--- Begin Extracted information ---

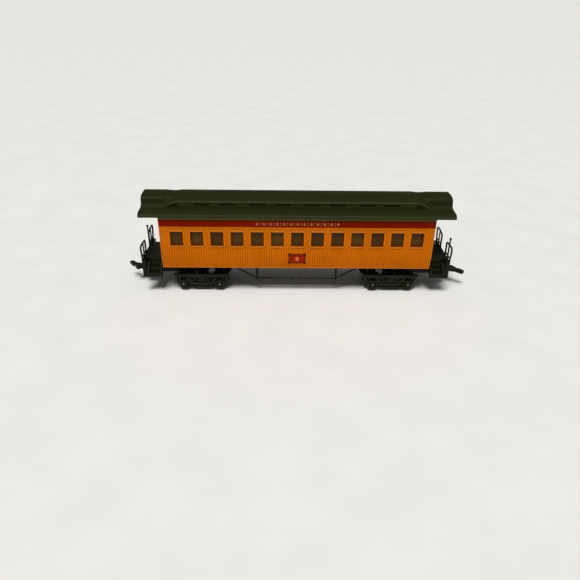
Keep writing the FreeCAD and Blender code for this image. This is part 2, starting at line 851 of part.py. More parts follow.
def frame_openings():
    """The middle opening, the slot over the tie bar and the two end slots."""
    middle = mirrored([
        ("opening_sill_half", "opening_sill_z"),
        ("opening_side_half", "opening_side_z"),
        ("opening_side_half", "frame_beam_z"),
    ])
    tie_slot = mirrored([
        ("tie_slot_low_half", "tie_slot_low_z"),
        ("tie_slot_high_half", "tie_slot_high_z"),
    ])
    end_slot = [
        ("end_slot_inner", "end_slot_z"),
        ("end_slot_outer", "frame_beam_z"),
        ("end_slot_inner", "frame_beam_z"),
    ]
    return [middle, tie_slot, end_slot, to_side("-1", end_slot)]


def make_side_frame(end, side):
    """A truck's side frame with its springs and two journal boxes."""
    body = new_piece("truck_%s_frame_%s" % (end, side), truck_place(end))
    sign = side_sign(side, end)
    low, high = side_span(sign, "frame_inner", "frame_outer")
    pad(body, "XZ", [frame_outline()], low, high)
    pocket(body, "XZ", frame_openings(), low + " - overrun", high + " + overrun")
    box_span = side_span(sign, "journal_box_inner", "journal_box_outer")
    recess_span = side_span(sign, "pedestal_recess_inner", "journal_box_outer + overrun")
    bore_span = side_span(sign, "frame_inner - overrun", "journal_end + journal_clearance")
    for axle_sign in ("1", "-1"):
        centre = axle_sign + " * axle_offset"
        left = centre + " - journal_box_half"
        right = centre + " + journal_box_half"
        box = rectangle(left, right, "journal_box_low_z", "journal_box_high_z")
        pad(body, "XZ", [box], *box_span)
        left = centre + " - pedestal_recess_half"
        right = centre + " + pedestal_recess_half"
        recess = rectangle(left, right, "pedestal_recess_low_z", "pedestal_recess_high_z")
        pocket(body, "XZ", [recess], *recess_span)
        pocket(body, "XZ", [(centre, "axle_z", "journal_bore_radius")], *bore_span)
        spring_y = "%s * (frame_inner + frame_outer) / 2" % sign
        spring = (axle_sign + " * spring_x", spring_y, "spring_radius")
        pad(body, "XY", [spring], "spring_low_z", "spring_high_z")


def make_axle(end, position):
    """A steel axle with journals, turned about its own length."""
    body = new_piece("axle_%s_%s" % (end, position), wheel_place(end, position))
    shaft_end = "wheel_front_half + hub_proud"
    tip = "journal_radius - journal_chamfer"
    revolve(body, "XY", [
        ("0", "-journal_end"),
        (tip, "-journal_end"),
        ("journal_radius", "-journal_end + journal_chamfer"),
        ("journal_radius", "-(%s)" % shaft_end),
        ("axle_radius", "-(%s)" % shaft_end),
        ("axle_radius", shaft_end),
        ("journal_radius", shaft_end),
        ("journal_radius", "journal_end - journal_chamfer"),
        (tip, "journal_end"),
        ("0", "journal_end"),
    ])


def wheel_place(end, position):
    """The middle of the outer or inner axle of a truck."""
    offset = number("axle_offset") * (1 if position == "outer" else -1)
    centre = FreeCAD.Placement(FreeCAD.Vector(offset, 0, number("axle_z")), FreeCAD.Rotation())
    return truck_place(end).multiply(centre)


def make_wheel(end, position, side):
    """A flanged disc wheel: hub, thin web, rim and flange."""
    body = new_piece("wheel_%s_%s_%s" % (end, position, side), wheel_place(end, position))
    sign = side_sign(side, end)
    hub_back = "wheel_back_half - hub_proud"
    hub_front = "wheel_front_half + hub_proud"
    web_back = "wheel_back_half + wheel_web_recess"
    web_front = "wheel_front_half - wheel_web_recess"
    profile = [
        ("axle_radius", hub_back),
        ("wheel_hub_radius", hub_back),
        ("wheel_hub_radius", web_back),
        ("wheel_rim_radius", web_back),
        ("wheel_rim_radius", "wheel_back_half"),
        ("wheel_flange_radius - flange_rounding", "wheel_back_half"),
        ("wheel_flange_radius", "wheel_back_half + flange_rounding"),
        ("wheel_flange_radius - tread_fillet", "wheel_back_half + 2 * flange_rounding"),
        ("wheel_tread_radius + tread_fillet", "wheel_back_half + flange_thickness"),
        ("wheel_tread_radius", "wheel_front_half"),
        ("wheel_rim_radius", "wheel_front_half"),
        ("wheel_rim_radius", web_front),
        ("wheel_hub_radius", web_front),
        ("wheel_hub_radius", hub_front),
        ("axle_radius", hub_front),
    ]
    revolve(body, "XY", [(radius, "%s * (%s)" % (sign, across)) for radius, across in profile])


# ---------------------------------------------------------------- couplers

# The horn-hook coupler seen from above: each corner's distance ahead of the
# pivot and across the coach, in millimetres.
HORN_HOOK = (
    (-2.0, -1.4),
    (6.0, -1.3),
    (8.2, -2.9),
    (10.4, -3.3),
    (13.7, -6.3),
    (15.3, -5.0),
    (12.9, -1.9),
    (11.7, -1.7),
    (11.3, -0.5),
    (9.6, 2.2),
    (8.2, 2.2),
    (7.6, 1.3),
    (-2.0, 1.4),
)


def make_coupler(end):
    """A coupler with the hole that turns on its post."""
    body = new_piece("coupler_" + end, truck_place(end))
    low = "box_floor_z + coupler_play"
    high = "box_top_z - coupler_play"
    outline = [("coupler_pivot + (%s)" % ahead, str(across)) for ahead, across in HORN_HOOK]
    pad(body, "XY", [outline], low, high)
    hole = ("coupler_pivot", "0", "coupler_hole_radius")
    pocket(body, "XY", [hole], low + " - overrun", high + " + overrun")


def make_coupler_cover(end):
    """The plate that keeps the coupler on its post."""
    body = new_piece("coupler_cover_" + end, truck_place(end))
    plate = rectangle("box_back", "box_front", "-box_half", "box_half")
    pad(body, "XY", [plate], "box_top_z", "box_top_z + cover_thickness")


# ---------------------------------------------------------------- assembly

def make_coach():
    """Make every piece at its place in the coach."""
    make_body_shell()
    make_glazing()
    make_roof()
    make_underframe()
    make_ballast()
    for side in ("left", "right"):
        make_truss(side)
    for end in END_PLACES:
        make_platform(end)
        make_kingpin(end)
        make_brake_staff(end)
        make_bolster(end)
        make_coupler(end)
        make_coupler_cover(end)
        for side in ("left", "right"):
            make_steps(end, side)
            make_railing(end, side)
            make_side_frame(end, side)
        for position in ("inner", "outer"):
            make_axle(end, position)
            for side in ("left", "right"):
                make_wheel(end, position, side)


def check_features():
    """Stop if a feature failed, or a pad or pocket changed nothing."""
    for item in doc.Objects:
        if "Invalid" in item.State or "Error" in item.State:
            raise RuntimeError("%s: %s" % (item.Name, item.State))
    for body in pieces:
        volume = 0.0
        for feature in body.Group:
            if not feature.isDerivedFrom("PartDesign::Feature"):
                continue
            removes = feature.isDerivedFrom("PartDesign::Pocket")
            change = feature.Shape.Volume - volume
            if not feature.isDerivedFrom("PartDesign::LinearPattern") and (change < 0) != removes:
                raise RuntimeError("%s has no effect" % feature.Name)
            volume = feature.Shape.Volume


def write_pieces():
    """Check each piece's shape and write it to its own file."""
    os.makedirs("parts", exist_ok=True)
    for body in pieces:
        shape = body.Shape
        if shape.isNull() or not shape.isValid() or len(shape.Solids) != 1:
            raise RuntimeError("%s is not one valid solid" % body.Label)
        shape.exportStep("parts/%s.step" % body.Label)
        box = shape.BoundBox
        reach = (box.XMin, box.XMax, box.YMin, box.YMax, box.ZMin, box.ZMax)
        print("%-24s %9.1f mm3  x %6.1f %6.1f  y %6.1f %6.1f  z %5.1f %5.1f"
              % (body.Label, shape.Volume, *reach))


make_coach()
doc.recompute()
check_features()
write_pieces()
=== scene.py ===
"""The looks of the model passenger coach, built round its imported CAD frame.

Pieces are drawn in millimetres in the frame's own axes: X along the coach with
end A at +X, the right-hand side at -Y, and Z = 0 under the wheel flanges.
End B holds the same pieces as end A, turned half a turn about Z.
"""

import json
import math

import bmesh
import bpy
from mathutils import Matrix, Vector
from mathutils.geometry import interpolate_bezier


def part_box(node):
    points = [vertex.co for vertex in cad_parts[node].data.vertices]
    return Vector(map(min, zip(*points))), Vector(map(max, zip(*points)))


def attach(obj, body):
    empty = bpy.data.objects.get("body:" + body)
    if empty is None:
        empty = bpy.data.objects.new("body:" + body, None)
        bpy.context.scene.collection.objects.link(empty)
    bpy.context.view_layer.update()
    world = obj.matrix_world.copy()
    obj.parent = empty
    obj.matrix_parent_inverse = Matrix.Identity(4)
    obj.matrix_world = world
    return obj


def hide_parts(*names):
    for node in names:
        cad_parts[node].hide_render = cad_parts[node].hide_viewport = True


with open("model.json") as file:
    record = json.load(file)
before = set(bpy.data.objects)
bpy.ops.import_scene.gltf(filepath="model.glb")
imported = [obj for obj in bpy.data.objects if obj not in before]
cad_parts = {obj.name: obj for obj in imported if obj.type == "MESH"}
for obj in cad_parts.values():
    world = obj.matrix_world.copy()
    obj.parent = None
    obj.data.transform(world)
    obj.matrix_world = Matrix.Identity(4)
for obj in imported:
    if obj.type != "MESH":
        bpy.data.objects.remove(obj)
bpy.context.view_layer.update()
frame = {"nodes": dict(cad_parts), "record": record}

MM = 0.001
SIDES = {"left": 1, "right": -1}
ENDS = {"a": 1, "b": -1}


def corners(node):
    """Lowest and highest corner of a CAD node, in millimetres."""
    low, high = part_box(node)
    return low / MM, high / MM


# ------------------------------------------------------------------ sizes

BODY_LOW, BODY_HIGH = corners("body_shell")
ROOF_LOW, ROOF_HIGH = corners("roof")
BODY_END = BODY_HIGH.x
SKIRT_Z = BODY_LOW.z
EAVE_Z = ROOF_LOW.z
ROOF_END = ROOF_HIGH.x
ROOF_HALF = ROOF_HIGH.y
RIDGE_Z = ROOF_HIGH.z

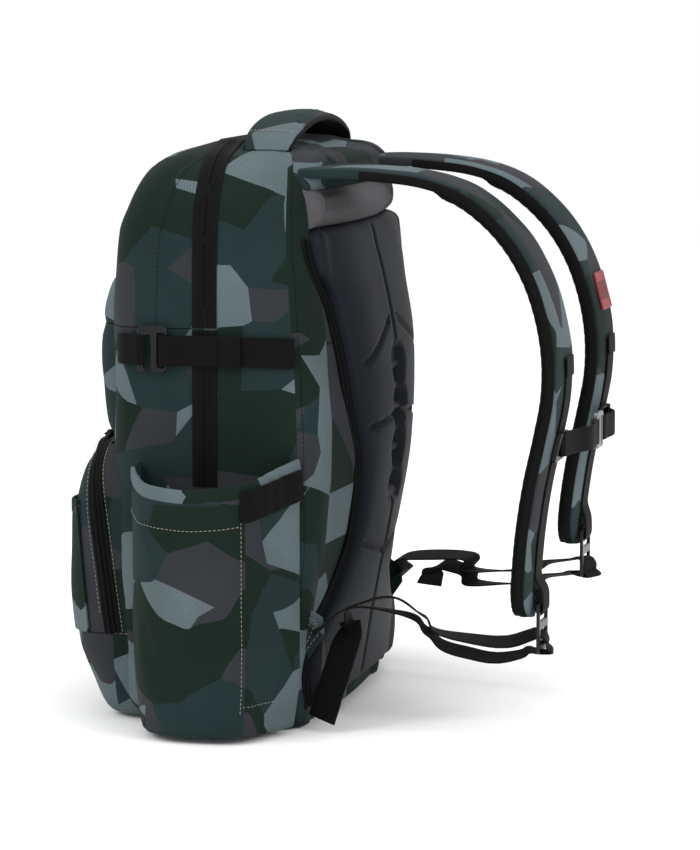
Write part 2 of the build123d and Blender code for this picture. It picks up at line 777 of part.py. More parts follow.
def anchor_wing():
    """The sewn fabric wing at the lower rear corner that holds the end of the webbing."""
    with BuildPart() as wing:
        with BuildSketch(Plane.YZ.offset(127.0)):
            with BuildLine():
                Polyline((46.0, 106.0), (72.0, 92.0), (73.0, 78.0), (50.0, 44.0), (46.0, 44.0), (46.0, 106.0))
            make_face()
        extrude(amount=4.0)
    with BuildPart() as trimmed:
        add(carve(wing.part, cut=(body_block(PANEL_THICK + GAP) & panel_outline(6.0), BODY_SKIN)))
    return trimmed


both_sides(anchor_wing, "anchor_wing")

WEB_START = (134.0, 76.0)
WEB_LEAN = (STRAP_X - WEB_START[0], BUCKLE_Y - WEB_START[1])
WEB_RUN = math.hypot(*WEB_LEAN)
# Heights of the two runs of webbing at shares of the way from the bag to the buckle. The lower run starts with its
# free end, which hangs beside the bag.
UPPER_RUN = {
    "right": ((0.0, 88.0), (0.13, 103.0), (0.27, 110.0), (0.45, 95.0), (0.63, 77.0), (0.8, 73.0), (0.95, 79.0)),
    "left": ((0.0, 88.0), (0.13, 103.0), (0.27, 105.0), (0.42, 93.0), (0.6, 96.0), (0.8, 107.0), (0.95, 112.0)),
}
FREE_END = ((-0.02, 8.0), (0.05, 48.0), (0.12, 80.0))
LOWER_RUN = {
    "right": ((0.22, 101.0), (0.32, 98.0), (0.47, 82.0), (0.64, 65.0), (0.8, 60.0), (0.9, 63.0), (0.95, 67.0)),
    "left": ((0.22, 96.0), (0.32, 93.0), (0.45, 82.0), (0.62, 85.0), (0.8, 95.0), (0.9, 98.0), (0.95, 101.0)),
}


def web_plane():
    """The upright plane from the bag's lower corner to the buckle; its normal points outwards."""
    along = Vector(WEB_LEAN[0], WEB_LEAN[1], 0).normalized()
    return Plane(
        origin=(WEB_START[0], WEB_START[1], 0),
        x_dir=along,
        z_dir=along.cross(Vector(0, 0, 1)),
    )


def hanging_ribbon(points, width):
    """A ribbon of webbing through points in the upright plane, as wide across it as the webbing."""
    line = Spline(*[(share * WEB_RUN, height) for share, height in points])
    upper = offset_points(line, 0.0, 1.0, WEB_THICK / 2)
    lower = offset_points(line, 0.0, 1.0, -WEB_THICK / 2)
    with BuildPart() as ribbon:
        with BuildSketch(web_plane().offset(-width / 2)):
            with BuildLine():
                Spline(*upper)
                Line(upper[-1], lower[-1])
                Spline(*lower[::-1])
                Line(lower[0], upper[0])
            make_face()
        extrude(amount=width)
    return ribbon


for side in SIDES:
    save(on_side(hanging_ribbon(UPPER_RUN[side], WEB_WIDTH), side), f"adjuster_webbing_{side}")
    save(on_side(hanging_ribbon(FREE_END + LOWER_RUN[side], WEB_WIDTH), side), f"adjuster_return_{side}")


# ---------------------------------------------------------------- zip sliders and pulls
def slider_body():
    """A zip slider lying on the XY plane with its run along Y: a tapered body with a raised bridge."""
    with BuildPart() as slider:
        with BuildSketch():
            with BuildLine():
                Polyline((-4.5, -6.0), (4.5, -6.0), (3.0, 6.0), (-3.0, 6.0), (-4.5, -6.0))
            make_face()
        extrude(amount=2.2)
        with Locations((-1.6, 0, 3.4), (1.6, 0, 3.4)):
            Box(1.2, 8.0, 2.8)
        fillet(slider.edges().group_by(Axis.Z)[0], 0.5)
    return slider.part


def pull_tab():
    """A moulded pull, hinged between the slider's ears and lying back along -Y."""
    with BuildPart() as pull:
        with BuildSketch(Plane.XY.offset(3.0)):
            with BuildLine():
                Polyline((-0.7, 0.8), (0.7, 0.8), (0.7, -6.5), (2.6, -9.0), (2.9, -26.0))
                ThreePointArc((2.9, -26.0), (0, -28.9), (-2.9, -26.0))
                Polyline((-2.9, -26.0), (-2.6, -9.0), (-0.7, -6.5), (-0.7, 0.8))
            make_face()
        extrude(amount=1.6)
        fillet(pull.edges().group_by(Axis.Z)[-1], 0.4)
    return pull.part


# Where each slider lies and which way its run goes; a pull hangs along the run's other end.
SLIDERS = {
    "main_zip": Plane(origin=(-150.9, MAIN_ZIP_Y - 0.2, 346.0), x_dir=(0, -1, 0), z_dir=(-1, 0, 0.04)),
    "upper_zip": Plane(origin=(-128.6, -110.6, 312.0), x_dir=(0, -1, 0), z_dir=(-1, 0, 0)),
    "pocket_zip": Plane(origin=(84.0, -122.5, 228.6), x_dir=(0, -0.7071, -0.7071), z_dir=(0, -0.7071, 0.7071)),
}
for name, plane in SLIDERS.items():
    with BuildPart() as slider:
        add(plane.location * slider_body())
    save(slider, f"{name}_slider")
    with BuildPart() as pull:
        add(plane.location * pull_tab())
    save(pull, f"{name}_pull")
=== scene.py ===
"""Tackle backpack: the sewn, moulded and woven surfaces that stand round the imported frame."""

import math

import bmesh
import bpy
import numpy as np
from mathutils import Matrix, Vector
from mathutils.bvhtree import BVHTree


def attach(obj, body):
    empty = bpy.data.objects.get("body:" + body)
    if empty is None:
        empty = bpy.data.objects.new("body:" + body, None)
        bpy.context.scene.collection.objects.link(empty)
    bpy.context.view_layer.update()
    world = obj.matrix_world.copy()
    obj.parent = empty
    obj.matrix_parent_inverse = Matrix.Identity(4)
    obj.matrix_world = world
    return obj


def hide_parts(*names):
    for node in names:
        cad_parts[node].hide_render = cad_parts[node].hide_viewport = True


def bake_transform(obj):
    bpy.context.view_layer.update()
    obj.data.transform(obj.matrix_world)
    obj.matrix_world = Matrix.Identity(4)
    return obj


bl_info = {
    "name": "Tackle Backpack",
    "version": (1, 0, 0),
    "blender": (4, 5, 0),
    "location": "View3D > Sidebar > Backpack",
    "description": "Builds a camouflage tackle backpack round its packed frame",
    "category": "Object",
}

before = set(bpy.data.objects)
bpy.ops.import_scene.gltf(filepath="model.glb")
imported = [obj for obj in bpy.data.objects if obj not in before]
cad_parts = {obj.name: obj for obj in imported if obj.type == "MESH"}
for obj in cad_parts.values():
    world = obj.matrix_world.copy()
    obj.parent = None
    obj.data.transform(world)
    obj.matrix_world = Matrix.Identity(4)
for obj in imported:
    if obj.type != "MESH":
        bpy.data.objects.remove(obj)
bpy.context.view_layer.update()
MM = 0.001

# ---------------------------------------------------------------- sizes of the sewn bag, in millimetres
# Outline at rising heights: height, half width, front, side seam, rear gusset and back, along Y.
SECTIONS = np.array(
    (
        (0.0, 134.0, -88.0, 44.0, 52.5, 57.0),
        (16.0, 143.0, -97.0, 46.5, 53.5, 58.5),
        (60.0, 147.0, -101.0, 49.0, 55.0, 60.0),
        (105.0, 149.0, -103.0, 54.0, 61.0, 66.0),
        (160.0, 150.0, -104.0, 58.0, 71.0, 81.0),
        (225.0, 150.0, -105.0, 57.0, 75.0, 91.0),
        (300.0, 150.0, -105.0, 54.0, 73.0, 91.0),
        (350.0, 149.0, -104.0, 50.0, 66.0, 83.0),
        (400.0, 147.0, -101.0, 47.0, 58.0, 71.0),
        (425.0, 142.0, -93.0, 46.0, 56.0, 68.0),
        (448.0, 128.0, -83.0, 43.0, 52.0, 63.0),
        (463.0, 108.0, -67.0, 37.0, 45.0, 54.0),
        (472.0, 76.0, -42.0, 20.0, 27.0, 34.0),
    )
)
CORNER = 30.0
REAR_GUSSET = 36.0
GUSSET_BULGE = 6.0
CREST = 474.0
CORE = (0.0, -20.0, 230.0)
ZIP_Y = -20.4
FLAP_Z = 326.4
FABRIC = 3.6
STRAP_LINE = (
    (50.0, 448.0),
    (62.0, 448.5),
    (78.0, 449.0),
    (118.0, 447.5),
    (153.0, 443.0),
    (180.0, 434.0),
    (203.0, 418.0),
    (222.0, 398.0),
    (238.0, 372.0),
    (249.0, 342.0),
    (255.0, 309.0),
    (255.0, 276.0),
    (249.0, 242.0),
    (241.0, 205.0),
    (235.0, 165.0),
    (232.0, 130.0),
    (230.0, 80.0),
)
STRAP_TIP = {"right": 94.0, "left": 126.0}
BUCKLE_Z = {"right": 87.0, "left": 120.0}
SIDES = {"right": 1.0, "left": -1.0}


# ---------------------------------------------------------------- curves and grids
def through(knots, at):
    """Monotone cubic through a table's rows: each slope is the harmonic mean of the chords beside it."""
    knots = np.asarray(knots, float)
    x, y = knots[:, 0], knots[:, 1:]
    step = np.diff(x)[:, None]
    chord = np.diff(y, axis=0) / step
    before, after = chord[:-1], chord[1:]
    same = before * after > 0
    mean = np.where(same, 2 * before * after / np.where(same, before + after, 1.0), 0.0)
    slope = np.vstack((chord[:1], mean, chord[-1:]))
    at = np.clip(np.asarray(at, float), x[0], x[-1])
    i = np.clip(np.searchsorted(x, at, side="right") - 1, 0, len(x) - 2)
    h = step[i]
    t = ((at - x[i]) / h[:, 0])[:, None]
    return (
        y[i] * (1 + 2 * t) * (1 - t) ** 2
        + slope[i] * h * t * (1 - t) ** 2
        + y[i + 1] * t * t * (3 - 2 * t)
        + slope[i + 1] * h * t * t * (t - 1)
    )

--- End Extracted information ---

# [Goal of the exercise]
Above are the records. Print exactly, and only, the lines from the line with "# Where each" to the line with "obj.data.transform(obj.matrix_world)", both inclusive.

# [Finished exercise]
# Where each slider lies and which way its run goes; a pull hangs along the run's other end.
SLIDERS = {
    "main_zip": Plane(origin=(-150.9, MAIN_ZIP_Y - 0.2, 346.0), x_dir=(0, -1, 0), z_dir=(-1, 0, 0.04)),
    "upper_zip": Plane(origin=(-128.6, -110.6, 312.0), x_dir=(0, -1, 0), z_dir=(-1, 0, 0)),
    "pocket_zip": Plane(origin=(84.0, -122.5, 228.6), x_dir=(0, -0.7071, -0.7071), z_dir=(0, -0.7071, 0.7071)),
}
for name, plane in SLIDERS.items():
    with BuildPart() as slider:
        add(plane.location * slider_body())
    save(slider, f"{name}_slider")
    with BuildPart() as pull:
        add(plane.location * pull_tab())
    save(pull, f"{name}_pull")
=== scene.py ===
"""Tackle backpack: the sewn, moulded and woven surfaces that stand round the imported frame."""

import math

import bmesh
import bpy
import numpy as np
from mathutils import Matrix, Vector
from mathutils.bvhtree import BVHTree


def attach(obj, body):
    empty = bpy.data.objects.get("body:" + body)
    if empty is None:
        empty = bpy.data.objects.new("body:" + body, None)
        bpy.context.scene.collection.objects.link(empty)
    bpy.context.view_layer.update()
    world = obj.matrix_world.copy()
    obj.parent = empty
    obj.matrix_parent_inverse = Matrix.Identity(4)
    obj.matrix_world = world
    return obj


def hide_parts(*names):
    for node in names:
        cad_parts[node].hide_render = cad_parts[node].hide_viewport = True


def bake_transform(obj):
    bpy.context.view_layer.update()
    obj.data.transform(obj.matrix_world)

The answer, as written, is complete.